Ruling read from the bench
“When you’re a judge, and especially if you’re involved in a controversial case, you can’t make any public statements about it, certainly not to the media,” Dhanidina says. “You can’t explain what your thinking is, or your rationale or defend it. You can’t defend yourself. All you can do is what you say on the record.
“I wanted to make sure that the record was clear. That it wouldn’t be misreported or misconstrued in any way. I wanted to read exactly word for word what the ruling was while we were still in the hearing, so that I could answer any questions in advance.
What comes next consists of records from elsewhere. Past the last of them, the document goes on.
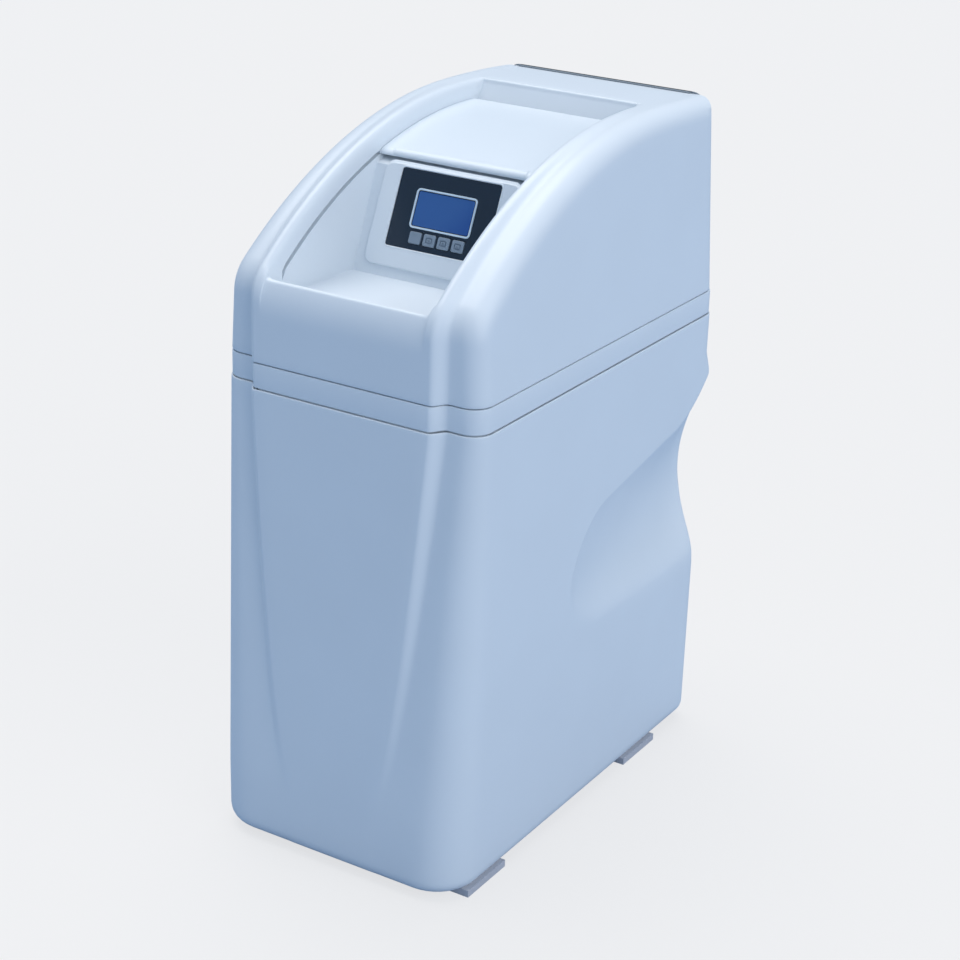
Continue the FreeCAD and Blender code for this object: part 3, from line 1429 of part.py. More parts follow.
# Flow meter: a turbine between two spiders in the outlet port
turbine_y = vessel_y + at.turbine_from_vessel
meter_x = -at.port_half_pitch
spiders = []
for number, y in enumerate((turbine_y - at.cage_thickness - 1, turbine_y + at.turbine_length + 1), start=1):
    rim = tube(f"cage_rim_{number}", at.port_bore, at.port_bore - 1, at.cage_thickness, meter_x, y, port_z,
               **ALONG_Y)
    hub = cylinder(f"cage_hub_{number}", 3, at.cage_thickness, meter_x, y, port_z, **ALONG_Y)
    bar = box(f"cage_bar_{number}", at.port_bore * 2 - 1, at.cage_thickness, 1.6,
              meter_x - at.port_bore + 0.5, y, port_z - 0.8)
    post = box(f"cage_post_{number}", 1.6, at.cage_thickness, at.port_bore * 2 - 1, meter_x - 0.8, y,
               port_z - at.port_bore + 0.5)
    hole = cylinder(f"cage_hole_{number}", at.turbine_spindle + at.running_gap, at.cage_thickness + 2,
                    meter_x, y - 1, port_z, **ALONG_Y)
    spiders.append(cut(f"spider_{number}", fuse(f"spider_solid_{number}", rim, hub, bar, post), hole))
keep(fuse("turbine_cage_pair", *spiders), "turbine_cage")
turbine_pieces = [
    cylinder("turbine_hub", 3, at.turbine_length, meter_x, turbine_y, port_z, **ALONG_Y),
    cylinder("turbine_pin", at.turbine_spindle, at.turbine_length + at.cage_thickness * 2 + 2, meter_x,
             turbine_y - at.cage_thickness - 1, port_z, **ALONG_Y),
]
blade = Part.makeBox(float(at.turbine_radius - 2), float(at.turbine_length - 1), float(at.blade_thickness),
                     Vector(2, 0.5, -at.blade_thickness / 2))
pitch_turn = Placement(Vector(0, 0, 0), Rotation(Vector(1, 0, 0), 28), Vector(0, at.turbine_length / 2, 0))
for number in range(6):
    piece = shaped(f"blade_{number}", blade)
    hub_turn = Placement(Vector(meter_x, turbine_y, port_z), Rotation(Vector(0, 1, 0), 60 * number))
    piece.Placement = hub_turn.multiply(pitch_turn)
    turbine_pieces.append(piece)
keep(fuse("turbine", *turbine_pieces), "meter_turbine")

# Brine well with cap, pick-up tube and float
well_outside = cylinder("well_outside", at.well_radius, well_top - floor_top, well_x, well_y, floor_top)
well_space = cylinder("well_space", at.well_radius - at.well_wall, well_top, well_x, well_y,
                      floor_top + at.well_wall)
well_slot = box("well_slot", at.well_radius * 2 + 4, 3, 22, well_x - at.well_radius - 2, well_y - 1.5,
                floor_top + 10)
keep(cut("well", well_outside, well_space, well_slot), "brine_well")
keep(
    turned(
        "cap",
        [
            (at.hose_radius + 0.2, 0), (at.well_radius, 0), (at.well_radius, -at.cap_skirt),
            (at.well_radius + 2.4, -at.cap_skirt), (at.well_radius + 2.4, at.cap_thickness),
            (at.hose_radius + 0.2, at.cap_thickness),
        ],
        well_x, well_y, well_top,
    ),
    "well_cap",
)
pick_up_foot = floor_top + at.well_wall
pick_up_top = well_top - 12
float_low = at.float_rest
float_high = float_low + at.float_height + at.float_travel
stop_gap = at.running_gap
keep(
    turned(
        "pick_up",
        [
            (at.hose_radius, 0),
            (at.pick_up_foot_radius, 0),
            (at.pick_up_foot_radius, at.pick_up_foot_height),
            (at.pick_up_radius, at.pick_up_foot_height + 6),
            (at.pick_up_radius, float_low - pick_up_foot - at.stop_height),
            (at.stop_radius, float_low - pick_up_foot - at.stop_height),
            (at.stop_radius, float_low - pick_up_foot),
            (at.pick_up_radius, float_low - pick_up_foot),
            (at.pick_up_radius, float_high - pick_up_foot + 0.5),
            (at.stop_radius, float_high - pick_up_foot + 0.5),
            (at.stop_radius, float_high - pick_up_foot + 0.5 + at.stop_height),
            (at.pick_up_radius, float_high - pick_up_foot + 0.5 + at.stop_height),
            (at.pick_up_radius, pick_up_top - pick_up_foot),
            (at.hose_radius, pick_up_top - pick_up_foot),
        ],
        well_x, well_y, pick_up_foot,
    ),
    "brine_valve",
)
keep(
    turned(
        "float_ball",
        [
            (at.pick_up_radius + stop_gap, 0),
            (at.float_radius - 5, 0),
            (at.float_radius, 5),
            (at.float_radius, at.float_height - 5),
            (at.float_radius - 5, at.float_height),
            (at.pick_up_radius + stop_gap, at.float_height),
        ],
        well_x, well_y, float_low,
    ),
    "float",
)


def hose_shape(points, radius):
    """A hose along straight runs joined by tangent arcs, each as large as its two runs allow."""
    path = []
    here = points[0]
    for before, corner, after in zip(points, points[1:], points[2:]):
        into = (corner - before).normalize()
        out = (after - corner).normalize()
        half_turn = math.acos(max(-1.0, min(1.0, into.dot(out)))) / 2
        setback = 0.45 * min((corner - before).Length, (after - corner).Length)
        bend = setback / math.tan(half_turn)
        start = corner - into * setback
        end = corner + out * setback
        bisector = (out - into).normalize()
        middle = corner + bisector * (bend / math.cos(half_turn) - bend)
        path += [Part.makeLine(here, start), Part.Arc(start, middle, end).toShape()]
        here = end
        print("brine line bend radius", round(bend, 1))
    path.append(Part.makeLine(here, points[-1]))
    wire = Part.Wire(path)
    first_run = (points[1] - points[0]).normalize()
    section = Part.Wire([Part.makeCircle(radius, points[0], first_run)])
    return wire.makePipeShell([section], True, False), wire.Length


# Brine line from the valve to the pick-up tube
well_top_point = Vector(well_x, well_y, well_top - 20)
line_points = [
    Vector(0, brine_start - 5, side_z),
    Vector(0, brine_start - 42, side_z),
    Vector(well_x * 0.26, brine_start - 86, side_z + 3),
    Vector(well_x * 0.70, well_y + 54, side_z + 4),
    Vector(well_x, well_y, side_z + 7),
    well_top_point,
]
hose, hose_length = hose_shape(line_points, float(at.hose_radius - 0.05))
print("brine line length", round(hose_length, 1), "volume ratio",
      round(hose.Volume / (math.pi * (at.hose_radius - 0.05) ** 2 * hose_length), 4))
keep(shaped("brine_hose", hose), "brine_line")

# Salt grid on four legs, with a hole for the brine well
vessel_front = vessel_y - at.vessel_radius
grid_half = half_width - at.casing_wall - at.grid_clearance
grid_front = -half_depth + at.casing_wall + at.grid_clearance + 12
grid_back = vessel_front - at.grid_clearance - 6
grid_body = padded(
    "grid_plate",
    [(-grid_half, grid_front), (grid_half, grid_front), (grid_half, grid_back), (-grid_half, grid_back)],
    at.grid_thickness, "XY_Plane", at.grid_height,
    [(at.well_radius + 0.5, well_x, well_y)],
)
rounded(
    grid_body, "grid_round", at.foot_corner,
    lambda edge: upright(edge) and edge.Vertexes[0].Y < 0.5 * (grid_front + grid_back) and edge.Length < 10
    and abs(edge.Vertexes[0].X) > 0.9 * grid_half,
)
holes = []
columns = int((grid_half * 2 - 70) // at.grid_pitch)
rows = int((grid_back - grid_front - 50) // at.grid_pitch)
for column in range(columns):
    for row in range(rows):
        x = (column - (columns - 1) / 2) * at.grid_pitch
        y = (grid_front + grid_back) / 2 + (row - (rows - 1) / 2) * at.grid_pitch
        clear = math.hypot(x - well_x, y - well_y) > at.well_radius + at.grid_hole_radius + 4
        leg_clear = all(
            math.hypot(abs(x) - leg_x, y - leg_y) > at.grid_leg_radius + at.grid_hole_radius + 1
            for leg_x, leg_y in ((grid_half - 30, grid_front + 62), (grid_half - 30, grid_back - 16))
        )
        if clear and leg_clear:
            holes.append(Part.makeCylinder(float(at.grid_hole_radius), float(at.grid_thickness + 2),
                                           Vector(x, y, at.grid_height - 1)))
grid_holes = shaped("grid_holes", Part.makeCompound(holes))
grid_legs = []
for x, y in ((-1, grid_front + 62), (-1, grid_back - 16), (1, grid_back - 16)):
    grid_legs.append(cylinder("grid_leg", at.grid_leg_radius, at.grid_height - floor_top + 1,
                              x * (grid_half - 30), y, floor_top))
keep(fuse("grid", cut("grid_holed", grid_body, grid_holes), *grid_legs), "salt_grid")

# Overflow outlet through the pocket's floor, with a seal outside and a nut inside
elbow_flange = at.overflow_radius + 4
flange_y = pocket_floor + at.seal_thickness
thread_y = flange_y - at.overflow_thread
overflow_form = turned(
    "overflow_form",
    [
        (at.spigot_bore, 0), (at.overflow_radius, 0), (at.overflow_radius, at.overflow_thread),
        (elbow_flange, at.overflow_thread), (elbow_flange, at.overflow_thread + at.overflow_flange),
        (at.spigot_radius, at.overflow_thread + at.overflow_flange), (at.spigot_radius,
        foremost - thread_y - 1),
        (at.spigot_radius - 1, foremost - thread_y), (at.spigot_bore, foremost - thread_y),
    ],
    overflow_x, thread_y, overflow_z, **ALONG_Y,
)
keep(overflow_form, "overflow_outlet")
keep(
    tube("overflow_ring", elbow_flange, at.overflow_radius, at.seal_thickness, overflow_x, pocket_floor,
         overflow_z, **ALONG_Y),
    "overflow_seal",
)
nut_y = pocket_floor - at.casing_wall - at.nut_overlap
overflow_hexagon = doc.addObject("Part::Prism", "overflow_hexagon")
overflow_hexagon.Polygon = 6
bind(overflow_hexagon, "Circumradius", at.overflow_radius + 6)
bind(overflow_hexagon, "Height", at.nut_overlap)
place(overflow_hexagon, overflow_x, nut_y, overflow_z, **ALONG_Y)
overflow_room = cylinder("overflow_room", at.overflow_radius, at.nut_overlap + 2, overflow_x, nut_y - 1,
                         overflow_z, **ALONG_Y)
keep(cut("overflow_nut_solid", overflow_hexagon, overflow_room), "overflow_nut")

# Check every object, then write each sub-part
doc.recompute()
for piece in doc.Objects:
    if "Invalid" in piece.State or "Error" in piece.State:
        raise RuntimeError(f"{piece.Label} did not build: {piece.State}")
for label, piece in kept.items():
    shape = piece.Shape
    if shape.isNull() or not shape.isValid() or shape.Volume <= 0:
        raise RuntimeError(f"{label} has no valid solid")
    shape.exportStep(f"parts/{label}.step")
print(len(kept), "sub-parts written")
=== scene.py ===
# Iron removal filter: the cabinet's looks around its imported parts.
import json
import math

import bmesh
import bpy
import numpy as np
from mathutils import Matrix, Vector

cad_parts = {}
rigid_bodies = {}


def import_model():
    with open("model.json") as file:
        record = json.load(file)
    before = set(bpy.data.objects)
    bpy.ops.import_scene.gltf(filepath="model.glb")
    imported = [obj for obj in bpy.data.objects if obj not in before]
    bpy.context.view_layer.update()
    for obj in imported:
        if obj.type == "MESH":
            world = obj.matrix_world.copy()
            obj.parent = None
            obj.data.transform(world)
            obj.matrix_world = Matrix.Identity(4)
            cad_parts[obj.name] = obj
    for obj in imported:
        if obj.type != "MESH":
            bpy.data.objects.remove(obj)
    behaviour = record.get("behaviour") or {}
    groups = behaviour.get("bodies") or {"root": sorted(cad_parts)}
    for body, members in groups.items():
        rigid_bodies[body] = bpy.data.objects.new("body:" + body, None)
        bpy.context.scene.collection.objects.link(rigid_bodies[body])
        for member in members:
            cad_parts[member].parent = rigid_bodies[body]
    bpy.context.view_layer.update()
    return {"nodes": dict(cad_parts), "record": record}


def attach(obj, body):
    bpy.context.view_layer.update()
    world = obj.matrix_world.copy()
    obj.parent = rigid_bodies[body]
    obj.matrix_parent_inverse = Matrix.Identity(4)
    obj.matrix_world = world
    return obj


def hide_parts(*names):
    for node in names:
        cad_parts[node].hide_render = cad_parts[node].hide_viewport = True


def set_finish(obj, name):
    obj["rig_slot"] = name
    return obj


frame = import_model()
nodes = frame["nodes"]
record = frame["record"]
print("stage: frame loaded")

millimetre = 0.001
quarterTurn = math.pi / 2
mirror = np.array([-1.0, 1.0, 1.0])
outOfWall = (0, -1, 0.4)  # roughly the way that the display wall faces


def tan(degrees):
    return math.tan(math.radians(degrees))


def spread(start, end, count):
    return np.linspace(start, end, count)


def between(start, end, share):
    return start + (end - start) * share


def quarterArc(count, first=0):
    # Steps round a quarter circle: one minus the cosine and one minus the sine of each angle
    turn = spread(0, quarterTurn, count)[first:]
    return list(zip(1 - np.cos(turn), 1 - np.sin(turn)))


def joined(*parts):
    # Runs of numbers in one row, each run's first number dropped where it repeats the last one
    row = list(np.atleast_1d(parts[0]))
    for part in parts[1:]:
        values = list(np.atleast_1d(part))
        row += values[1:] if abs(values[0] - row[-1]) < 1e-9 else values
    return np.array(row, float)


def smooth(share):
    t = np.clip(share, 0.0, 1.0)
    return t * t * (3.0 - 2.0 * t)


def grid(x, y, z):
    return np.stack(np.broadcast_arrays(x, y, z), axis=-1).astype(float)


def bothSides(points, keep=None):
    return [(points, keep, False), (points * mirror, keep, False)]


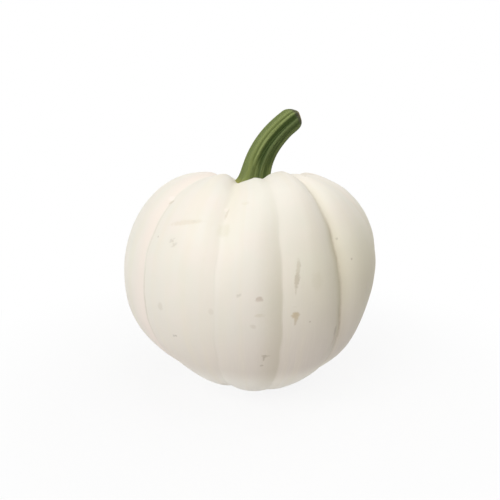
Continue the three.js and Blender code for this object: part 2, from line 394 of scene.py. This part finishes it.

That was sort of my goal.”
No city official has apologized
“I’m sure there’s a certain degree of political calculation that’s involved in all of this,” Dhanidina says. “I thought that I had read somewhere that the police announced that they were no longer going to be conducting those things. Maybe, as far as they were concerned, they resolved the issue in their mind.
“But then that does raise the prospect of the countless individuals who had been arrested and convicted and became registered (sex offenders) as a result of those practices over the years,” Dhanidina says. “There probably should be some sort of redress for them, having those cases reopened or doing something.”